Want to learn how to use MitoPilot? Check out the Test Project Tutorial.
Running Large MitoPilot Jobs
SEDNA does not currently support running Nextflow within the R Shiny GUI. For a small number of samples, you could run Nextflow in an interactive session. However, this requires you to maintain an open connection to the cluster. For large datasets, there may be issues restarting if the connection breaks while Nextflow is running.
Therefore, if you have a large number of samples to process (more than a few dozen), we recommend running the assemble and annotate MitoPilot modules as batch jobs.

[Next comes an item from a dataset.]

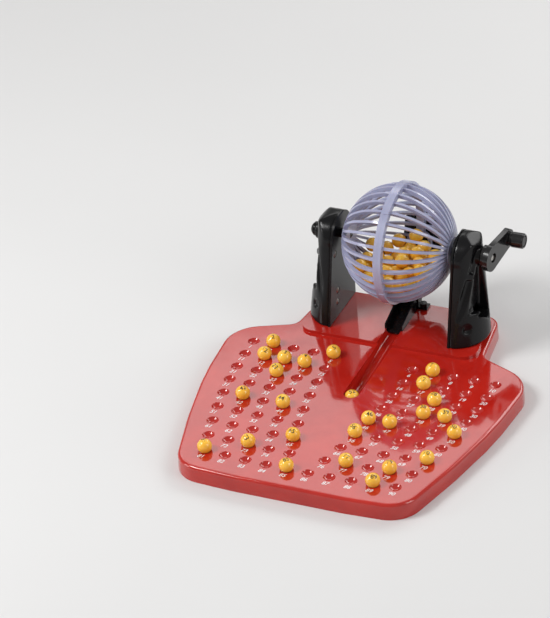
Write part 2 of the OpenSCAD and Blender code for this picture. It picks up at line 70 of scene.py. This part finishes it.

First, initialize your new project and modify any desired parameters
using the GUI. Once ready, click UPDATE
. A new window
should appear.
Rather than clicking the Start Nextflow
button, copy the
Nextflow command and create a submission script. We have provided a
template below. You may wish to modify the job name
(--job-name
) and the output file names
(--output
and --error
).
#!/bin/bash
#SBATCH --job-name=MitoPilot_assembly # MODIFY THIS IF DESIRED
#SBATCH --output=MitoPilot_assembly.out # MODIFY THIS IF DESIRED
#SBATCH --error=MitoPilot_assembly.err # MODIFY THIS IF DESIRED
#SBATCH -p standard
#SBATCH -c 1
#SBATCH --mem=8G
#SBATCH -t 24:00:00
echo + `date` job $SLURM_JOB_NAME started in $SLURM_JOB_PARTITION with jobID=$SLURM_JOBID on $SLURM_JOB_NODELIST
source ~/.bashrc
mamba activate MitoPilot_deps
# MITOPILOT NEXTFLOW COMMAND, example below
nextflow -log /home/dmacguigan/MitoPilot/test/2025_1_2/.logs/nextflow.log run /home/dmacguigan/.conda/envs/MitoPilot_deps/lib/R/library/MitoPilot/nextflow -c /home/dmacguigan/MitoPilot/test/2025_1_2/.config -entry WF1
echo = `date` job $SLURM_JOB_NAME done
Move the submission script into your MitoPilot run directory (in the
above example, /home/dmacguigan/MitoPilot/test/2025_1_2/
).
Then submit the job using sbatch MY_SCRIPT_NAME.sh
.
You can monitor the progress of this job using the
squeue
command and by checking on the log files. Once the
job is done, you can relaunch the GUI to inspect the results. The same
approach can be used for the annotate module.